Will you give every entry again exactly as it stands?

Begin Task input

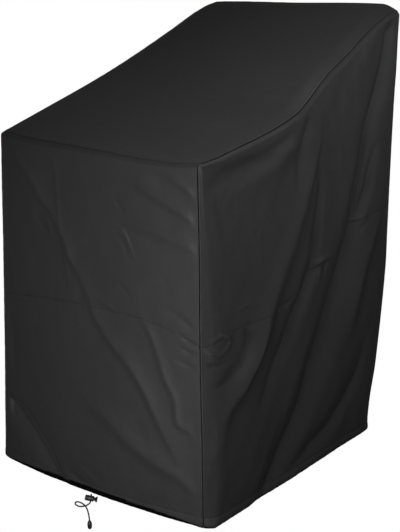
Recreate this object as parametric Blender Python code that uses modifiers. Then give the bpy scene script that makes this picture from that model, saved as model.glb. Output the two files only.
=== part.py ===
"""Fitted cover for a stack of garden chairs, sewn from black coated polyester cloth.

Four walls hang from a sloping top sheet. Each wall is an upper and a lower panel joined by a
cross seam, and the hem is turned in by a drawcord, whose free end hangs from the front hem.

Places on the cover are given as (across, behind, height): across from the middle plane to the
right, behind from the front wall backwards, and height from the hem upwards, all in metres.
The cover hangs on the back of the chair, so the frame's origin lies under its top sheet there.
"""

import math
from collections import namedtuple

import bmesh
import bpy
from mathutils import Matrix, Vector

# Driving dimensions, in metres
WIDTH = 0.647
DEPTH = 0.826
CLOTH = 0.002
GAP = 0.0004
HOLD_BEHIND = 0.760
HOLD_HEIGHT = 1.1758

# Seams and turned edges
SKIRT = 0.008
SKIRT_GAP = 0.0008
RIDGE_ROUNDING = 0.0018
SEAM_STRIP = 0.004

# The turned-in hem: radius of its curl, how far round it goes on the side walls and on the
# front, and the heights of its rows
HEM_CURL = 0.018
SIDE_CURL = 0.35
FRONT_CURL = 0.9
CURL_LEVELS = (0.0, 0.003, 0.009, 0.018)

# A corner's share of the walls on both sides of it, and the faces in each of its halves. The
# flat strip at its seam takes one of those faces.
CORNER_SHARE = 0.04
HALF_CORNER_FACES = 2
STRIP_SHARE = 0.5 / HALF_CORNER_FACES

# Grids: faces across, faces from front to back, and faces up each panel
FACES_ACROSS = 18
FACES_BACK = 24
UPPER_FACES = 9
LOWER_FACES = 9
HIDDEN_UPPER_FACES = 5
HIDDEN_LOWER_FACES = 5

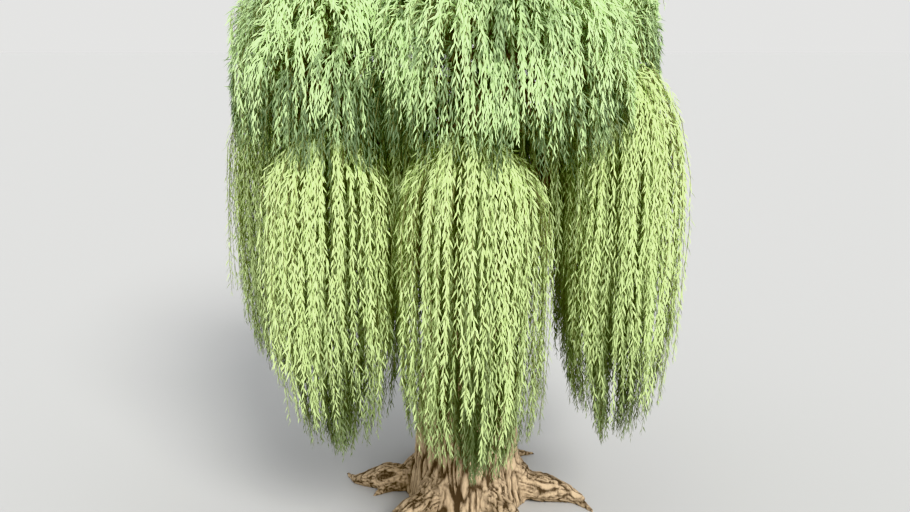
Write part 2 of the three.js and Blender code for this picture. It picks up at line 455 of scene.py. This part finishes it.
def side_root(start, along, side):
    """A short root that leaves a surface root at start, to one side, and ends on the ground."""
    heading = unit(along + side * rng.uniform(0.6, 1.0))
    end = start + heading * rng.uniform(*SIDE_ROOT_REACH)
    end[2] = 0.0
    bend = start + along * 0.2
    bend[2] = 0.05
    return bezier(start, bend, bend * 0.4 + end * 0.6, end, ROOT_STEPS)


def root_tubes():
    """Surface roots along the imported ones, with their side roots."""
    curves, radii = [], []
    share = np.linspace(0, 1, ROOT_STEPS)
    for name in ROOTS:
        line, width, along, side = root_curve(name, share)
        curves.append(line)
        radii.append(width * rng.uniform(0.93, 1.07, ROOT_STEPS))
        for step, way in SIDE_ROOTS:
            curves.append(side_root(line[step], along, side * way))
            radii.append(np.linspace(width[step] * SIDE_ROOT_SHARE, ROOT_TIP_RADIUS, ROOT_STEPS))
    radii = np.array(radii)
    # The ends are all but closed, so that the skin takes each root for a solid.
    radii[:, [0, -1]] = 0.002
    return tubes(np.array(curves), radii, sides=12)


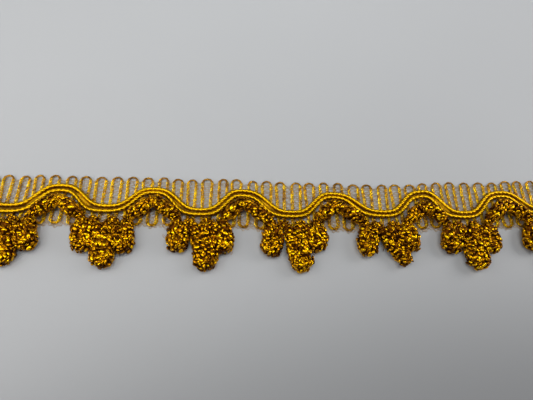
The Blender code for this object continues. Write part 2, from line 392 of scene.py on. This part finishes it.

End Task input

**Correct response:**
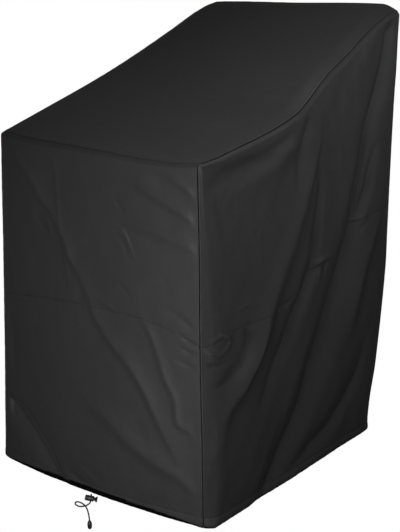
Recreate this object as parametric Blender Python code that uses modifiers. Then give the bpy scene script that makes this picture from that model, saved as model.glb. Output the two files only.
=== part.py ===
"""Fitted cover for a stack of garden chairs, sewn from black coated polyester cloth.

Four walls hang from a sloping top sheet. Each wall is an upper and a lower panel joined by a
cross seam, and the hem is turned in by a drawcord, whose free end hangs from the front hem.

Places on the cover are given as (across, behind, height): across from the middle plane to the
right, behind from the front wall backwards, and height from the hem upwards, all in metres.
The cover hangs on the back of the chair, so the frame's origin lies under its top sheet there.
"""

import math
from collections import namedtuple

import bmesh
import bpy
from mathutils import Matrix, Vector

# Driving dimensions, in metres
WIDTH = 0.647
DEPTH = 0.826
CLOTH = 0.002
GAP = 0.0004
HOLD_BEHIND = 0.760
HOLD_HEIGHT = 1.1758

# Seams and turned edges
SKIRT = 0.008
SKIRT_GAP = 0.0008
RIDGE_ROUNDING = 0.0018
SEAM_STRIP = 0.004

# The turned-in hem: radius of its curl, how far round it goes on the side walls and on the
# front, and the heights of its rows
HEM_CURL = 0.018
SIDE_CURL = 0.35
FRONT_CURL = 0.9
CURL_LEVELS = (0.0, 0.003, 0.009, 0.018)

# A corner's share of the walls on both sides of it, and the faces in each of its halves. The
# flat strip at its seam takes one of those faces.
CORNER_SHARE = 0.04
HALF_CORNER_FACES = 2
STRIP_SHARE = 0.5 / HALF_CORNER_FACES

# Grids: faces across, faces from front to back, and faces up each panel
FACES_ACROSS = 18
FACES_BACK = 24
UPPER_FACES = 9
LOWER_FACES = 9
HIDDEN_UPPER_FACES = 5
HIDDEN_LOWER_FACES = 5

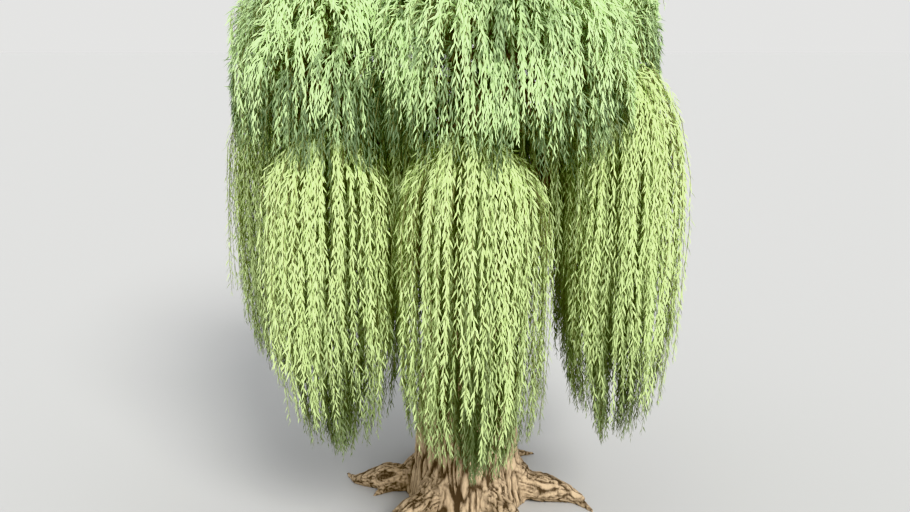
Write part 2 of the three.js and Blender code for this picture. It picks up at line 455 of scene.py. This part finishes it.
def side_root(start, along, side):
    """A short root that leaves a surface root at start, to one side, and ends on the ground."""
    heading = unit(along + side * rng.uniform(0.6, 1.0))
    end = start + heading * rng.uniform(*SIDE_ROOT_REACH)
    end[2] = 0.0
    bend = start + along * 0.2
    bend[2] = 0.05
    return bezier(start, bend, bend * 0.4 + end * 0.6, end, ROOT_STEPS)


def root_tubes():
    """Surface roots along the imported ones, with their side roots."""
    curves, radii = [], []
    share = np.linspace(0, 1, ROOT_STEPS)
    for name in ROOTS:
        line, width, along, side = root_curve(name, share)
        curves.append(line)
        radii.append(width * rng.uniform(0.93, 1.07, ROOT_STEPS))
        for step, way in SIDE_ROOTS:
            curves.append(side_root(line[step], along, side * way))
            radii.append(np.linspace(width[step] * SIDE_ROOT_SHARE, ROOT_TIP_RADIUS, ROOT_STEPS))
    radii = np.array(radii)
    # The ends are all but closed, so that the skin takes each root for a solid.
    radii[:, [0, -1]] = 0.002
    return tubes(np.array(curves), radii, sides=12)


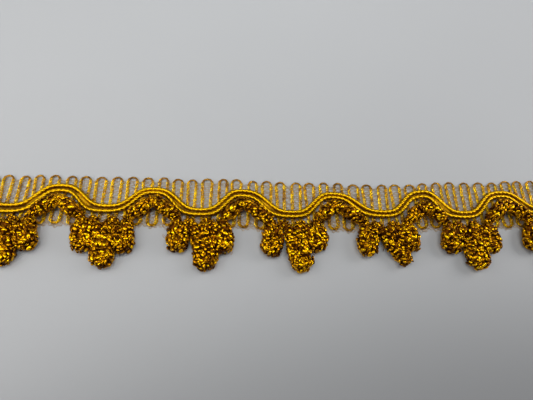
The Blender code for this object continues. Write part 2, from line 392 of scene.py on. This part finishes it.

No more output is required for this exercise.